Con máscaras de sal nos
acoplamos y a veces los sedientos vienen a lamernos. Es un placer perverso:
ellos quedan con más sed que nunca y a nosotras nos duele y nos aterra la disolución
de la máscara. Ellos lamen más y más, ellos gimen de desesperación, nosotras de
dolor y miedo. ¿Qué será de nosotras cuando afloren nuestros rostros ardidos? ¿Quién
nos querrá sin mascara, quien en carne viva?

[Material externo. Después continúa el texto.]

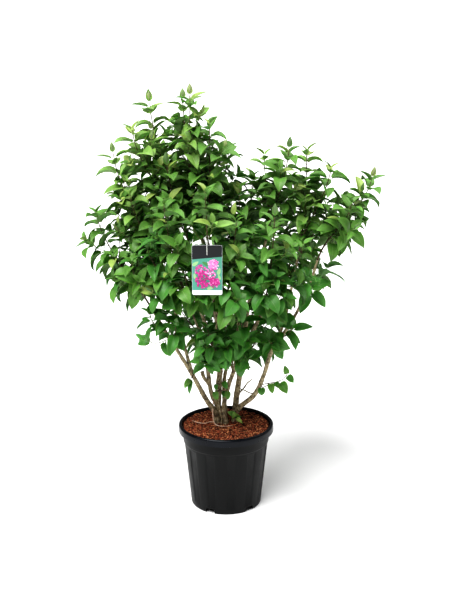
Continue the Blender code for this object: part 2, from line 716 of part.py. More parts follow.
def grow_shoots(grown, space, spare):
    """The side shoots that keep to their own mass's space and run into nothing."""
    for name, twigs in grown.items():
        chance = random.Random(f"{name} twigs")
        own_paths = [twig.path for twig, _ in twigs]
        others = [twig for other in grown if other != name for twig, _ in grown[other]]
        other_paths = [twig.path for twig in others if twig.leader]
        for twig in side_twigs(name, [twig for twig, _ in twigs], chance):
            thing = tube(f"{name}_twig", twig.path, twig.radii, TWIG_SIDES, spare)
            own = [twig_owner(name, number) for number in range(len(twigs))]
            inside = nearest(twig.path[-1], own_paths) < nearest(twig.path[-1], other_paths)
            if inside and space.mesh_is_clear(thing.data, own):
                space.add_mesh(thing.data, twig_owner(name, len(twigs)))
                twigs.append((twig, thing))
            else:
                bpy.data.objects.remove(thing)


def placed_leaf(point, along, facing, number, reach, space, own, chance):
    """A leaf at a node in the first of a few tries that keeps to its space and touches nothing, or None."""
    own_paths, other_paths = reach
    size = min(1.0, YOUNG_SIZE + SIZE_GAIN * number) * LEAF_LENGTH
    for _ in range(TRIES):
        way, above = leaf_frame(along, facing, min(1.0, number / NODES_TO_AGE), chance)
        length = size * chance.uniform(0.9, 1.08)
        curl = length * chance.uniform(0.10, 0.28)
        root = point - way * SUNK
        tip = root + way * length
        if nearest(tip, own_paths) > nearest(tip, other_paths) + OWN_SPACE or tip.z < LOWEST_LEAF:
            continue
        swollen = leaf_shape(root, way, above, length, curl)
        swell(swollen, SPARE)
        clear = space.is_clear(swollen, own)
        swollen.free()
        if clear:
            return leaf_shape(root, way, above, length, curl)
    return None


def grow_leaves(name, grown, space, spare):
    """Opposite pairs down each twig of one mass. A leaf that finds no room is left out."""
    chance = random.Random(f"{name} leaves")
    own_paths = [twig.path for twig, _ in grown[name]]
    other_paths = [twig.path for other in grown if other != name for twig, _ in grown[other]]
    leaves = []
    for order, (twig, _) in enumerate(grown[name]):
        for share, number, turn in leaf_nodes(twig, chance):
            point, along = point_along(twig.path, share)
            side = sideways(along, turn)
            own = [twig_owner(name, order)]
            pair = [placed_leaf(point, along, facing, number, (own_paths, other_paths), space, own, chance)
                    for facing in (side, -side)]
            for shape in filter(None, pair):
                mesh = bpy.data.meshes.new("leaf")
                shape.to_mesh(mesh)
                space.add(shape, name)
                shape.free()
                leaves.append(add_object("leaf", mesh, spare))
    return leaves


def fuse(name, pieces, parts, spare, material):
    """Joins the twigs and leaves of a mass into one solid."""
    group = new_collection(f"{name} pieces")
    stem, *others = pieces
    for piece in others:
        group.objects.link(piece)
        spare.objects.unlink(piece)
    spare.objects.unlink(stem)
    parts.objects.link(stem)
    stem.name = name
    join = stem.modifiers.new("Join", "BOOLEAN")
    join.operation = "UNION"
    join.operand_type = "COLLECTION"
    join.collection = group
    apply_modifiers(stem)
    for piece in others:
        bpy.data.objects.remove(piece)
    bpy.data.collections.remove(group)
    keep_largest_body(stem.data)
    stem.data.materials.clear()
    stem.data.materials.append(material)
    return stem


# ---------------------------------------------------------------- the tag

def tag_outline():
    """The tag's outline about the middle of its top edge, with rounded corners."""
    half = TAG_WIDTH / 2
    points = []
    for x, z, radius, start in ((half, 0, TAG_UPPER_CORNER, 0), (-half, 0, TAG_UPPER_CORNER, 90),
                                (-half, -TAG_HEIGHT, TAG_LOWER_CORNER, 180),
                                (half, -TAG_HEIGHT, TAG_LOWER_CORNER, 270)):
        inwards = Vector((-math.copysign(radius, x), -radius if z == 0 else radius))
        for turn in (0, 45, 90):
            angle = math.radians(start + turn)
            points.append(Vector((x, z)) + inwards + radius * Vector((math.cos(angle), math.sin(angle))))
    return points


def slot_outline():
    low, high = -SLOT_DROP - SLOT_HEIGHT, -SLOT_DROP
    return [Vector((x, z)) for x, z in ((-SLOT_HALF_WIDTH, low), (SLOT_HALF_WIDTH, low),
                                        (SLOT_HALF_WIDTH, high), (-SLOT_HALF_WIDTH, high))]


def loop_between(front, back):
    """Points round a flattened ring that passes through both places."""
    middle, reach = (front + back) / 2, (back - front) / 2
    angles = [2 * math.pi * number / STRAP_POINTS for number in range(STRAP_POINTS)]
    return [middle - reach * math.cos(angle) + Vector((STRAP_HALF_WIDTH * math.sin(angle), 0, 0))
            for angle in angles]


def strap_path(twig, bark):
    """A loop from the tag's top edge round the back of its twig, as tight as the twig lets it be."""
    steps = (point_along(twig.path, step / 400)[0] for step in range(401))
    point = next(place for place in steps if place.z > HANGS_FROM)
    front = Vector((point.x, point.y - TAG_AHEAD, TAG_TOP - STRAP_SINK))
    back = point + Vector((0, twig.radii[-1], 0))
    while True:
        loop = loop_between(front, back)
        edges = zip(loop, loop[1:] + loop[:1])
        places = [a.lerp(b, step / STRAP_PLACES) for a, b in edges for step in range(STRAP_PLACES)]
        if min(bark.find_nearest(place)[3] for place in places) > STRAP_RADIUS + GAP:
            return loop, front
        back.y += GAP / 3


def build_tag(parts, spare):
    """A printed plastic card with a strap loop through which its twig passes."""
    twig = leader_twigs(HANGS_ON)[0]
    bark = tube("tag_twig", twig.path, twig.radii, TWIG_SIDES, spare)
    shape = bmesh.new()
    shape.from_mesh(bark.data)
    loop, front = strap_path(twig, BVHTree.FromBMesh(shape))
    shape.free()
    bpy.data.objects.remove(bark)
    data = bpy.data.curves.new("tag", "CURVE")
    data.dimensions = "2D"
    data.fill_mode = "BOTH"
    data.extrude = TAG_THICKNESS / 2
    for outline in (tag_outline(), slot_outline()):
        spline = data.splines.new("POLY")
        spline.points.add(len(outline) - 1)
        for point, place in zip(spline.points, outline):
            point.co = (*place, 0, 1)
        spline.use_cyclic_u = True
    card = add_object("tag", data, parts)
    card.rotation_euler.x = math.pi / 2
    card.location = (front.x, front.y, TAG_TOP)
    card = to_mesh_object(card, parts)
    strap_data = bpy.data.curves.new("strap", "CURVE")
    strap_data.dimensions = "3D"
    strap_data.bevel_depth = STRAP_RADIUS
    strap_data.bevel_resolution = 0
    spline = strap_data.splines.new("POLY")
    spline.points.add(len(loop) - 1)
    for point, place in zip(spline.points, loop):
        point.co = (*place, 1)
    spline.use_cyclic_u = True
    strap = to_mesh_object(add_object("strap", strap_data, spare), spare)
    join = card.modifiers.new("Strap", "BOOLEAN")
    join.operation = "UNION"
    join.object = strap
    apply_modifiers(card)
    bpy.data.objects.remove(strap)
    card.data.materials.append(finish("printed plastic card", (0.55, 0.12, 0.33), 0.35))
    return card, front


def tag_room(front):
    """The room in front of the tag that leaves keep out of."""
    shape = bmesh.new()
    bmesh.ops.create_cube(shape, size=1)
    bmesh.ops.scale(shape, vec=(TAG_WIDTH, TAG_CLEAR, TAG_HEIGHT), verts=shape.verts)
    middle = (front.x, front.y - TAG_CLEAR / 2 - TAG_THICKNESS, TAG_TOP - TAG_HEIGHT / 2)
    bmesh.ops.translate(shape, vec=middle, verts=shape.verts)
    return shape


# ---------------------------------------------------------------- the whole plant

def main():
    clear_scene()
    parts = new_collection("potted lilac")
    cutters = new_collection("potted lilac cutters")
    new_collection(GUIDES)
    spare = new_collection("potted lilac pieces")
    bark = finish("lilac bark", (0.23, 0.17, 0.11), 0.85)
    leaf_green = finish("lilac leaf", (0.07, 0.20, 0.03), 0.5)

    limbs = build_limbs(parts, spare, bark)
    root = build_surface_root(parts, bark)
    tag, tag_place = build_tag(parts, spare)

    space = Space()
    for name, thing in [*limbs.items(), ("surface_root", root), ("tag", tag)]:
        space.add_mesh(thing.data, name)
    grown = grow_leaders(space, spare)
    room = tag_room(tag_place)
    space.add(room, "tag room")
    room.free()
    grow_shoots(grown, space, spare)
    for name in MASSES:
        leaves = grow_leaves(name, grown, space, spare)
        fuse(name, [thing for _, thing in grown[name]] + leaves, parts, spare, leaf_green)
    bpy.data.collections.remove(spare)
    build_substrate(parts)
    build_pot(parts, cutters)


main()
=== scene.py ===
"""The looks of a potted lilac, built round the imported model.

Metres, +Z up, and the plant's front faces -Y. Stems and boughs get bark with its relief. The masses
of foliage grow again here by the rule that made the solids, carried on to finer twigs and life-size
leaves.
"""

import itertools
import json
import math
import random
from collections import namedtuple

import bmesh
import bpy
from mathutils import Matrix, Vector, noise
from mathutils.bvhtree import BVHTree
from mathutils.kdtree import KDTree

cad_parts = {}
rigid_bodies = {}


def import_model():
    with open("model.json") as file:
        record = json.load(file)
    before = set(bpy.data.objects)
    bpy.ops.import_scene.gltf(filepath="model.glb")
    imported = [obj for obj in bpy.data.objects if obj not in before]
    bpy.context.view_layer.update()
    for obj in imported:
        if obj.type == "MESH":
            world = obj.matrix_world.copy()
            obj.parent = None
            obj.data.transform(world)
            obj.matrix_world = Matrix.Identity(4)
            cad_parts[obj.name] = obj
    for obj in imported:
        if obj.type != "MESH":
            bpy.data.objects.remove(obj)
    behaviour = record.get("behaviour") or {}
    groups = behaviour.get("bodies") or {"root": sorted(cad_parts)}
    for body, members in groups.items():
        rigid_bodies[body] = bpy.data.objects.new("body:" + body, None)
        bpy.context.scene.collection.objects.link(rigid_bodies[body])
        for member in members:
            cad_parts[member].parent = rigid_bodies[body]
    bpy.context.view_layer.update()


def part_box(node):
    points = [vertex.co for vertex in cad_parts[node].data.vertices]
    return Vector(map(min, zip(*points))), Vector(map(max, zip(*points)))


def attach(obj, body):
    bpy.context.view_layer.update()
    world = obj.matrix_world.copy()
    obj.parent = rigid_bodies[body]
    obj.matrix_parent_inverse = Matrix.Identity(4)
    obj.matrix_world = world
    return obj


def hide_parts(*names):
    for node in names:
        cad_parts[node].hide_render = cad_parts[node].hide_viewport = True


for thing in list(bpy.data.objects):
    bpy.data.objects.remove(thing)
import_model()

UP = Vector((0, 0, 1))
TAPER = 0.8  # the power of a path's share by which its radius falls

# ---------------------------------------------------------------- sizes, as in the solids

POT_WALL = 0.004
POT_FOOT_RADIUS = 0.1335
POT_SHOULDER = (0.1585, 0.272)
FLOOR_RISE = 0.018
PAD_RADIUS = 0.098
FLUTES = 12
FLUTE_PHASE = math.radians(-22)
FLUTE_FOOT, FLUTE_TOP = 0.024, 0.242
FLUTE_DEPTH = 0.0026
NOTCH_WIDTH, NOTCH_HEIGHT = 0.035, 0.0175
NOTCH_TURNS = (-26, 41, 99, 157, 215, 273)  # degrees from the front towards +X
SOIL_TOP = 0.306
SOIL_LEVEL_RADIUS = 0.105

TAG_WIDTH, TAG_HEIGHT, TAG_THICKNESS = 0.100, 0.168, 0.001
TAG_TOP = 1.072
HANGS_ON, HANGS_FROM = "foliage_front", 1.096

LEADER_LEAN = 0.35
LEADER_HANDLE = 0.32
LEADER_STEP = 0.030
SQUARE_START = 0.008
FORK_DISTANCE = 0.036
SHOOT_ANGLE = math.radians(42)
SHOOT_RISE = 0.5
SHOOT_BEND = 0.55
SPIRAL = math.radians(137)
LEADER_RADII = (0.0040, 0.0013)
SHOOT_RADII = (0.0016, 0.0009)
FORK_SLIMMER = 0.18  # the share by which each further leader of a mass starts thinner
SPRIG_RADIUS = 0.0018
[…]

Ellos no. Ellos nos odiaran
por eso, por habernos lamido, por habernos expuesto. Por habernos ellos lamido,
por habernos ellos expuestos, ellos. Y nosotras ni siquiera derramar una lágrima,
sin permitirnos nuestro gesto más íntimo: la autodisolución de nuestra propia
mascara gracias al prohibido llanto que abre surcos para empezar de nuevo.
Nuestra mascara es
ahora el texto, el mismo que nosotras mismas, las mujeres, las dueñas de la
textualidad y la textura, podemos –si queremos– disolver, y si no, no. Reconstruirlo,
modificarlo, haciendo propias aquellas palabras que para otras eran malas –malas
en nuestras bocas, claro está– y con
aquello con que se nos estigmatizaba armarnos como siempre las corazas. Entre dos
tapas. Espejarnos en el libro, en el texto, la otra cara del cuerpo femenino,
aunque no tenga nada de aparentemente femenino, aunque despierte el dudoso
cumplido que todas probablemente hemos escuchado alguna vez.
“¡Pero qué
excelente novela (o cuento, o poema); parece escrito por un hombre!”
En un tiempo, quizá
llegamos a sentirnos halagadas por tamaño despropósito. Ahora sabemos. Parece,
pero no es. Porque lo que más hemos aprendido últimamente es a leer, a leer y a
descifrar según nuestras propias claves.
Hace tanto, ya,
que venimos lentamente escribiendo, cada vez con más furia, con más
autorreconocimiento. Mujeres en la dura tarea de construir con un material
signado por el otro. Construido no partiendo de la nada, que sería más fácil,
sino transgrediendo las barreras de censura, rompiendo los cánones en busca de
esa voz propia contra la cual nada pueden ni el jabón ni la sal gema, ni el
miedo a la castración, ni el llanto.